Only the number is wanted: count the lines that include the word "noise".

CAD and scene scripts:
'''

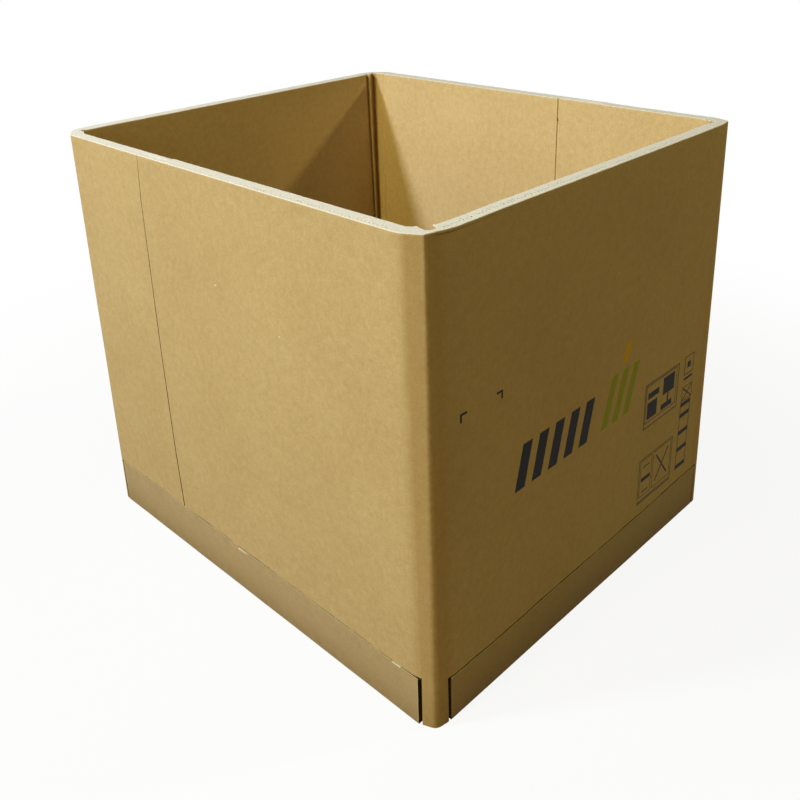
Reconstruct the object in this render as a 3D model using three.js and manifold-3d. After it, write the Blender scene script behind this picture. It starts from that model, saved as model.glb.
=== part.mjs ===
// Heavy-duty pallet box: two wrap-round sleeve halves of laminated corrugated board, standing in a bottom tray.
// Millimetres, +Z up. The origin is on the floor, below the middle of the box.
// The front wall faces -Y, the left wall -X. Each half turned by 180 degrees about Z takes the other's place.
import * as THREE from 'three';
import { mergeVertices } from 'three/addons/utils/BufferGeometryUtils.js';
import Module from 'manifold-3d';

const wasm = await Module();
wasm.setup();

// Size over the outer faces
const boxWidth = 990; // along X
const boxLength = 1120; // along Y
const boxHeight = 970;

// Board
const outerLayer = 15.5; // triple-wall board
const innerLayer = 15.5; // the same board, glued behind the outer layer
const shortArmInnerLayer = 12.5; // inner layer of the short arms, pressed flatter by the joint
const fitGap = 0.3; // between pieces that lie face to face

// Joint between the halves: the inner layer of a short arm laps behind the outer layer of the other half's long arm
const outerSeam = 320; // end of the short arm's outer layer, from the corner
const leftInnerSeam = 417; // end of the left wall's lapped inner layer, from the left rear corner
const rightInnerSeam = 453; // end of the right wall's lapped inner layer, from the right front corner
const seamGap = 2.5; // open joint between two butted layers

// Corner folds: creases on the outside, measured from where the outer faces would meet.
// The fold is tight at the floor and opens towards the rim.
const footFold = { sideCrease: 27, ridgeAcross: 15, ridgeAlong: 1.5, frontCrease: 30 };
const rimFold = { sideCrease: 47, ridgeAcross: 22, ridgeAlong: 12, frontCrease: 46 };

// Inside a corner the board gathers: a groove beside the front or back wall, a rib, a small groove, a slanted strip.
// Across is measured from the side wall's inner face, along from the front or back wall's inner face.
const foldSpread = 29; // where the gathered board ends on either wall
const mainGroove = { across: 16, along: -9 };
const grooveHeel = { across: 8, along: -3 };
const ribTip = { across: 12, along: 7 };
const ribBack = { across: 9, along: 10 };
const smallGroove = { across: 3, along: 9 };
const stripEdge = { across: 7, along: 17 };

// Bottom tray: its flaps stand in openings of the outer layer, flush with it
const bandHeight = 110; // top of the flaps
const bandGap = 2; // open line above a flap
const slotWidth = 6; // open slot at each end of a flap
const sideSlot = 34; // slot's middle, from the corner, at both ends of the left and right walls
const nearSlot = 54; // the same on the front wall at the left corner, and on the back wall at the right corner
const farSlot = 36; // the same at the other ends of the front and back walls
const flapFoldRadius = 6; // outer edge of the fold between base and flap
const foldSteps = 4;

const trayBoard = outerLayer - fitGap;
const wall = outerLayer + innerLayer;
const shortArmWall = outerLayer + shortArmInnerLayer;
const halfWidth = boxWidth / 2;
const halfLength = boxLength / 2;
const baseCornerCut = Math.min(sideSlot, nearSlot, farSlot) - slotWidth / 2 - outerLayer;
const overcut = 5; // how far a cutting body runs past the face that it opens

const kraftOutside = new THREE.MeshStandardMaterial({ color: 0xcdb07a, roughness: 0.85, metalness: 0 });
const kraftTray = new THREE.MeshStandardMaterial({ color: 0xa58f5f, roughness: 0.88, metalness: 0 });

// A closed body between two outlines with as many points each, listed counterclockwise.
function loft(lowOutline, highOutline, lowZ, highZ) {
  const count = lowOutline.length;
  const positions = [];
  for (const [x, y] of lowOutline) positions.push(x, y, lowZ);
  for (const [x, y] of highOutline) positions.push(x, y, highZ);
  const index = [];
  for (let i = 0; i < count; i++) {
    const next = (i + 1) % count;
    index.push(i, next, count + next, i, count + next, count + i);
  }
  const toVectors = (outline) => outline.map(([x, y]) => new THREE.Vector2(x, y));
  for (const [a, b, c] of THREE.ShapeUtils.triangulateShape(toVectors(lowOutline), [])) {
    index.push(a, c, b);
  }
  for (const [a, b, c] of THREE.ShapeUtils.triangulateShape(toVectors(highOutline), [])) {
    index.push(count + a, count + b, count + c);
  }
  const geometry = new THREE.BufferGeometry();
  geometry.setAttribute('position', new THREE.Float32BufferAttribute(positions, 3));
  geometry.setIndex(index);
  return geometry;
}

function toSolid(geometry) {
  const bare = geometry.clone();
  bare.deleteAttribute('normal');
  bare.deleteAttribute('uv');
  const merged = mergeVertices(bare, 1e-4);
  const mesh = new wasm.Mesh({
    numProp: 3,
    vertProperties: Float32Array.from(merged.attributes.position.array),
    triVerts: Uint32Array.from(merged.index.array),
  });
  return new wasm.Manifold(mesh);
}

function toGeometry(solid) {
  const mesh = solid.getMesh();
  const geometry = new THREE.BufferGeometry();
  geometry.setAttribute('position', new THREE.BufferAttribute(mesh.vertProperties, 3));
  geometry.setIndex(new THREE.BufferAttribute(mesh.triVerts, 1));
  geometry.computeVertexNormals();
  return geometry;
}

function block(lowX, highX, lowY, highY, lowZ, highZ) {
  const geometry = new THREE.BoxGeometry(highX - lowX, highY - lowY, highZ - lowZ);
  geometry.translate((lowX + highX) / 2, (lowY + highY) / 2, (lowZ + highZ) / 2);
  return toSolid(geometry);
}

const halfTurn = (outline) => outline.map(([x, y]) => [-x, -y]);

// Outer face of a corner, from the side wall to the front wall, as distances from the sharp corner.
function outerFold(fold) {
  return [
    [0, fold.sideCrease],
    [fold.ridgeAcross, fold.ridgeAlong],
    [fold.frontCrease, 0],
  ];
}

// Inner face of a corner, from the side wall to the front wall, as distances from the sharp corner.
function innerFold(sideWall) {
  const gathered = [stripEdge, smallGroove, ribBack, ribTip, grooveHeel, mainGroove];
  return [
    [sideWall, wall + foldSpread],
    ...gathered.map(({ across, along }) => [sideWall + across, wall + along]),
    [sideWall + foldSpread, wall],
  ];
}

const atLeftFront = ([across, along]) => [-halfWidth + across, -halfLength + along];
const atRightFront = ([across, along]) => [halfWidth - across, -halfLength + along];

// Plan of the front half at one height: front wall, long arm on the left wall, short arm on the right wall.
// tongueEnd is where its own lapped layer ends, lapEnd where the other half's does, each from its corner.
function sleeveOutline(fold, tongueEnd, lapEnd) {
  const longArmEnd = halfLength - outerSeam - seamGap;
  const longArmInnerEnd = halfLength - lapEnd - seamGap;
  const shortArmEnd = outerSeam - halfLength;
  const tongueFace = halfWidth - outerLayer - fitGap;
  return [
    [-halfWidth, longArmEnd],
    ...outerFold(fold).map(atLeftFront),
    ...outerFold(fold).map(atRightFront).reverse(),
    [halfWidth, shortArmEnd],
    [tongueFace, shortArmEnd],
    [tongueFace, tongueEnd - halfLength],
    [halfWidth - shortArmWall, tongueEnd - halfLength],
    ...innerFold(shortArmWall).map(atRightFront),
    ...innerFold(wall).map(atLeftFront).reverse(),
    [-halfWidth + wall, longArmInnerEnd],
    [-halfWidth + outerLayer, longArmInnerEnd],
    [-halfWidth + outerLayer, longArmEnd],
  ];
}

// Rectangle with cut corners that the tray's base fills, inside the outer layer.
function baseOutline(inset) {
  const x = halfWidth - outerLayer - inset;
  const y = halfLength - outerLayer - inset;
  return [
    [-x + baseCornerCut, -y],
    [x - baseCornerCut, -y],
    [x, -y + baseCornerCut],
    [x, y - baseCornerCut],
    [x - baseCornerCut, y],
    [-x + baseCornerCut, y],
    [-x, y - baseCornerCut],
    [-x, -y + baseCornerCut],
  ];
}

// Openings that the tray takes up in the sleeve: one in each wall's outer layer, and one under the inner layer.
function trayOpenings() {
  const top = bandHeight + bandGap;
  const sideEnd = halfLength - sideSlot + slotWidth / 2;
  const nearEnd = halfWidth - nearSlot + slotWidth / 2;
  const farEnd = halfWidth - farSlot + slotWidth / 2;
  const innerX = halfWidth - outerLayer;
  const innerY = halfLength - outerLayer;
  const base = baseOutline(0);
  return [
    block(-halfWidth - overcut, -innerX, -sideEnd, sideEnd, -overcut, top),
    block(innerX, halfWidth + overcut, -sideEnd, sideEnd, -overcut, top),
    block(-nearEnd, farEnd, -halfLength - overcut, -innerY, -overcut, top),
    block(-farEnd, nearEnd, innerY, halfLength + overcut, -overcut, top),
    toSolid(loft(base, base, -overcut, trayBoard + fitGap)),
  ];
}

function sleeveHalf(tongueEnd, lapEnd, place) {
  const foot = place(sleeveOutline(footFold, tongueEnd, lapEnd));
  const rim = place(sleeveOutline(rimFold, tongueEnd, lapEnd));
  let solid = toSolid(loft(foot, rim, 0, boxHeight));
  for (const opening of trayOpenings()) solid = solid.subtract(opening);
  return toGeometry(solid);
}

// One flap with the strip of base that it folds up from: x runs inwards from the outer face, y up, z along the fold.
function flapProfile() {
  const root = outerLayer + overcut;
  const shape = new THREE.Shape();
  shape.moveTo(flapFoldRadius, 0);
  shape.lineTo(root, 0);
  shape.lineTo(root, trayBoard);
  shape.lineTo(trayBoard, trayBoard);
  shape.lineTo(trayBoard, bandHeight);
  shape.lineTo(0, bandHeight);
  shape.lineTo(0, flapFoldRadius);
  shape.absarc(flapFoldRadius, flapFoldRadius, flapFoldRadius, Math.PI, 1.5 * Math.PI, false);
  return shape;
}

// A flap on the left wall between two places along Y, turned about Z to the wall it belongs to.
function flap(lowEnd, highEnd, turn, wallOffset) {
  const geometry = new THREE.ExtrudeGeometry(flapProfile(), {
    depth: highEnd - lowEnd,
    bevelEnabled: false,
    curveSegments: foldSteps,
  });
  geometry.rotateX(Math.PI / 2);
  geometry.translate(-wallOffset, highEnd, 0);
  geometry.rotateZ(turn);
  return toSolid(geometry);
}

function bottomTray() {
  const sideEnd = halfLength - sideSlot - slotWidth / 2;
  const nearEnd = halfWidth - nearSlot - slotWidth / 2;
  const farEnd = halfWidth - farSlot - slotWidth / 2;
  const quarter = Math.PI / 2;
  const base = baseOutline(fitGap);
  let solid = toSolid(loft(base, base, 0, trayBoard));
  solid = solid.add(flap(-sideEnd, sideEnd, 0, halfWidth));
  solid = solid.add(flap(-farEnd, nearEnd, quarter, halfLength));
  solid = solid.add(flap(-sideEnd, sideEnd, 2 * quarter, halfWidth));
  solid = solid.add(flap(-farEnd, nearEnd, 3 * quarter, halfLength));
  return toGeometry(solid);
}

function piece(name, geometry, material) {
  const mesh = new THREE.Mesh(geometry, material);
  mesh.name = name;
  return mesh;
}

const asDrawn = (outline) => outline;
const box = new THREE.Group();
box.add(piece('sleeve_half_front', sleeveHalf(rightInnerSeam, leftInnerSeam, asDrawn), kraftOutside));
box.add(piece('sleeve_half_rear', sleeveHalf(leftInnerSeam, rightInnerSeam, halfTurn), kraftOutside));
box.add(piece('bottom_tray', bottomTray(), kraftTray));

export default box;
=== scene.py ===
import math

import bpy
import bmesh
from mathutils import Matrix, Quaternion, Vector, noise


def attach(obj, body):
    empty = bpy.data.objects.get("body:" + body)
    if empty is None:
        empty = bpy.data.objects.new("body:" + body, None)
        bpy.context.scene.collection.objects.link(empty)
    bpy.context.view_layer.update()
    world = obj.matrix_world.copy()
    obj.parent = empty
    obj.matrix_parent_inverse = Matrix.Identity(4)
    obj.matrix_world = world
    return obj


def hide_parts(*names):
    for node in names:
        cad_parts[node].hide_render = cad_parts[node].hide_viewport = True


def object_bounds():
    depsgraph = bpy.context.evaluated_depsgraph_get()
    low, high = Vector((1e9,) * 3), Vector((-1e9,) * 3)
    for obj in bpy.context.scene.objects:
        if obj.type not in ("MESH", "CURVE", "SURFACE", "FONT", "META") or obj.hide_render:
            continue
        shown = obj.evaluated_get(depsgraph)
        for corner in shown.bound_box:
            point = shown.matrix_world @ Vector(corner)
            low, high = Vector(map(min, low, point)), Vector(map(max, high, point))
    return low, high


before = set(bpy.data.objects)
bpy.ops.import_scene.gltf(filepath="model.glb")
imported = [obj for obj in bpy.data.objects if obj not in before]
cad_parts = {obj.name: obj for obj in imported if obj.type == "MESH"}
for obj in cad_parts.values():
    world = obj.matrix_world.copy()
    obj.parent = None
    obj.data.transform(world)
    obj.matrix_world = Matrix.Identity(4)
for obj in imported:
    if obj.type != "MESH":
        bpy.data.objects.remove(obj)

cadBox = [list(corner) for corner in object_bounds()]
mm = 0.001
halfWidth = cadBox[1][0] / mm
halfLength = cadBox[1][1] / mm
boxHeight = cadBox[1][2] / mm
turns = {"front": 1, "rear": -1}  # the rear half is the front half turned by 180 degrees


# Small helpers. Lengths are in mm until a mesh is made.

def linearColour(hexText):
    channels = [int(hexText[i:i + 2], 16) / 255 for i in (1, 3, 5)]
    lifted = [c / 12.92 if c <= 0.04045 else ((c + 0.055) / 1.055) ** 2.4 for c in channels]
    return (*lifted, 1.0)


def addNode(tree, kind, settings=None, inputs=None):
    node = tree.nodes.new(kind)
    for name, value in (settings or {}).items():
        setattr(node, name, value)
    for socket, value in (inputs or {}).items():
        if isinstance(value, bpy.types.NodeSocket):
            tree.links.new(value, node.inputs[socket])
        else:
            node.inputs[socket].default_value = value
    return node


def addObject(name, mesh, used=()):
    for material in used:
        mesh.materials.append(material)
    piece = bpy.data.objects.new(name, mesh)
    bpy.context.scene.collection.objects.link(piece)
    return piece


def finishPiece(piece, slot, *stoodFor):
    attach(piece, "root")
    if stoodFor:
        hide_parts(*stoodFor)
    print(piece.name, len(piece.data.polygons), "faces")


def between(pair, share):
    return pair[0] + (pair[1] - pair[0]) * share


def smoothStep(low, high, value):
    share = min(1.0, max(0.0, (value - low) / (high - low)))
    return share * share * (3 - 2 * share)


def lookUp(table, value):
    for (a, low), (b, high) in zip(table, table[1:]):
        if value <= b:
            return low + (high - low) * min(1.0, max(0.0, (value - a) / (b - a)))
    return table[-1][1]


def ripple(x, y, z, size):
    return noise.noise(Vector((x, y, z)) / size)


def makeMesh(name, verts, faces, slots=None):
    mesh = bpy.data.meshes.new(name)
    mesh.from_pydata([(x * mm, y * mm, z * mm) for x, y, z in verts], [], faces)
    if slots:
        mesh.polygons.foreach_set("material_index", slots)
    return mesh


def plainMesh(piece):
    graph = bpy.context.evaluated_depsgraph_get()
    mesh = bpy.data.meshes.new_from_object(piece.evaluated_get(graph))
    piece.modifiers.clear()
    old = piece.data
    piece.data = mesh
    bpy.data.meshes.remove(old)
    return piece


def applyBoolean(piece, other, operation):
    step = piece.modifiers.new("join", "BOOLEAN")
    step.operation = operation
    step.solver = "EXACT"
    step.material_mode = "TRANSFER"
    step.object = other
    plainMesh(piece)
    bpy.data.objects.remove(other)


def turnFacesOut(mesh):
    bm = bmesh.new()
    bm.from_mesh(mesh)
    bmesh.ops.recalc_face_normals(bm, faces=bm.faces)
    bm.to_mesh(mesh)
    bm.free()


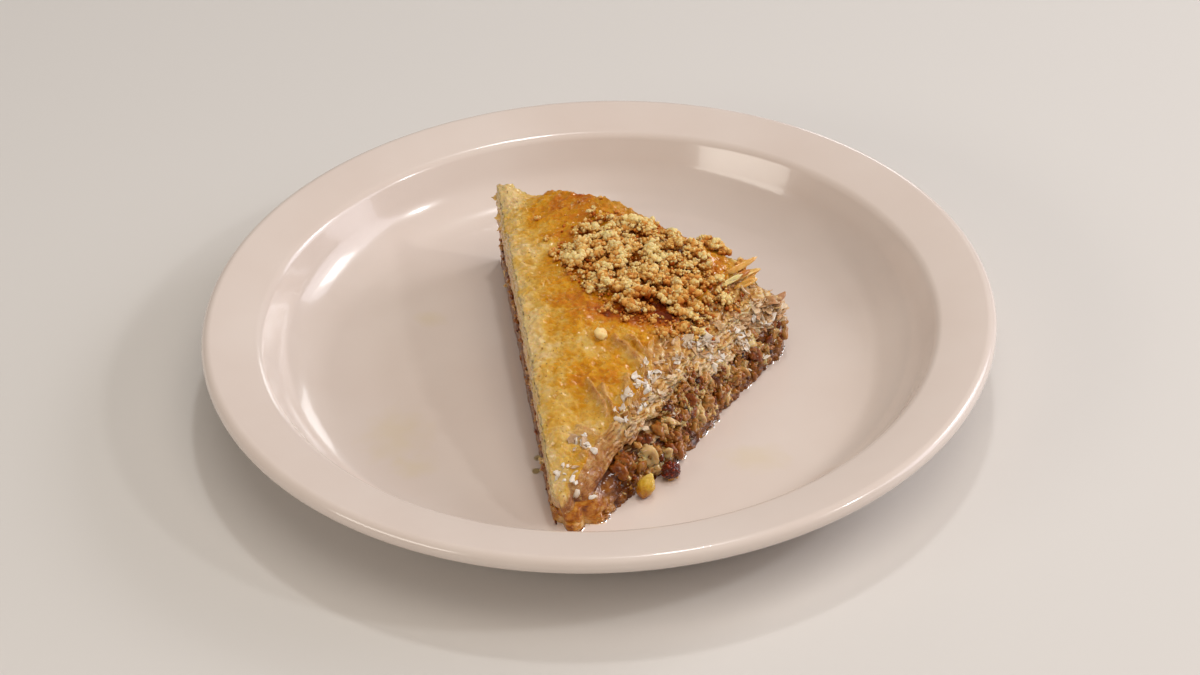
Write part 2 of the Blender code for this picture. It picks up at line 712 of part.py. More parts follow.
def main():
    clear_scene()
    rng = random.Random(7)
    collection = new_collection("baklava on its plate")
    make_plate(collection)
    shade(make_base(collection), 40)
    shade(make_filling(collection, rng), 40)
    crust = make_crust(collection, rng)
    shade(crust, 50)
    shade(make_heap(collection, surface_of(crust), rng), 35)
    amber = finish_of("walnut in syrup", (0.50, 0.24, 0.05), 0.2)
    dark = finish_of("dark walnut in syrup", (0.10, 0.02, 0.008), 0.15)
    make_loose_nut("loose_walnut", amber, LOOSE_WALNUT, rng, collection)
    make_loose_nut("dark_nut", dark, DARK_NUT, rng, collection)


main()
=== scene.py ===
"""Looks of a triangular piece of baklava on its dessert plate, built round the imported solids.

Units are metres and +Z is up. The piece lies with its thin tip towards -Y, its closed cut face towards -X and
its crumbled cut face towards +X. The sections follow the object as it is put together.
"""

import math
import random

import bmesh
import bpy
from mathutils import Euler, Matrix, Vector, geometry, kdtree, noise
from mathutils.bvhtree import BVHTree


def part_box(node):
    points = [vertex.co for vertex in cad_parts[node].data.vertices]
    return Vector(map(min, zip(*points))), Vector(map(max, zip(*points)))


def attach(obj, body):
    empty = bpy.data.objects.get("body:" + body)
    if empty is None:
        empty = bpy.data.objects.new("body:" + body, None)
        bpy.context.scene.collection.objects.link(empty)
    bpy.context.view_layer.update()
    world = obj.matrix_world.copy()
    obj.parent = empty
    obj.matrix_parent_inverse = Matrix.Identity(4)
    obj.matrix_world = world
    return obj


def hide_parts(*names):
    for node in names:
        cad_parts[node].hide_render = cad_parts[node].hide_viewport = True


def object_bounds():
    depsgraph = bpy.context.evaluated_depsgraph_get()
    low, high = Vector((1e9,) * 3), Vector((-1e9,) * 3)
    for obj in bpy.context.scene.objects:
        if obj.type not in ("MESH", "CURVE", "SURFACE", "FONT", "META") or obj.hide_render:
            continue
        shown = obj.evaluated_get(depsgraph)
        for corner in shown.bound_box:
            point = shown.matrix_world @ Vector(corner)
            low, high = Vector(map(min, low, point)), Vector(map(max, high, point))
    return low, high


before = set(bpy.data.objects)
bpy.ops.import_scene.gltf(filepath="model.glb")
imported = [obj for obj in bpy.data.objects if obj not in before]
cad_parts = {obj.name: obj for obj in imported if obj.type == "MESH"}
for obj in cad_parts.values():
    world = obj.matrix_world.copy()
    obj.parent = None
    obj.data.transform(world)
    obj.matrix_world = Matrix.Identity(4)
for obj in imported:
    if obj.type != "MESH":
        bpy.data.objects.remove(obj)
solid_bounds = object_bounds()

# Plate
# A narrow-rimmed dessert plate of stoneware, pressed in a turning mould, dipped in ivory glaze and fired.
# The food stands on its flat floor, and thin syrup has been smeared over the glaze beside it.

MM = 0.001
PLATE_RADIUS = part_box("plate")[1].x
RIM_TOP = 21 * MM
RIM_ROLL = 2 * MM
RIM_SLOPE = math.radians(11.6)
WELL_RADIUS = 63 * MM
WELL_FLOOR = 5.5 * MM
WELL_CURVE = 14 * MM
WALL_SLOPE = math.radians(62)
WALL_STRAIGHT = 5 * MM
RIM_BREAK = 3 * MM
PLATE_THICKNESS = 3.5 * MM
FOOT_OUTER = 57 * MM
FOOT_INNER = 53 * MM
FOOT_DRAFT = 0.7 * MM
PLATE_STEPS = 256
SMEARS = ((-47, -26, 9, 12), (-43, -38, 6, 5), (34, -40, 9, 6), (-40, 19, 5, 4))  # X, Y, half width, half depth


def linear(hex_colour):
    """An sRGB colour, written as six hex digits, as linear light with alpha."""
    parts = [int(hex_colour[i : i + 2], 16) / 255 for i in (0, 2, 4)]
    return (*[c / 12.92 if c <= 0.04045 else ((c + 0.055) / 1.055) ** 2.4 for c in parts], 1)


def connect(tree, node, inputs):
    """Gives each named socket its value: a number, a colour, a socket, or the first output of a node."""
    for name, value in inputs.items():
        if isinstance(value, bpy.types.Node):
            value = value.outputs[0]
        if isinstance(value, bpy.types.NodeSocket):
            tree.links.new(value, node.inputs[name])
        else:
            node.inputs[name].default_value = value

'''

WRITTEN REPLY:
3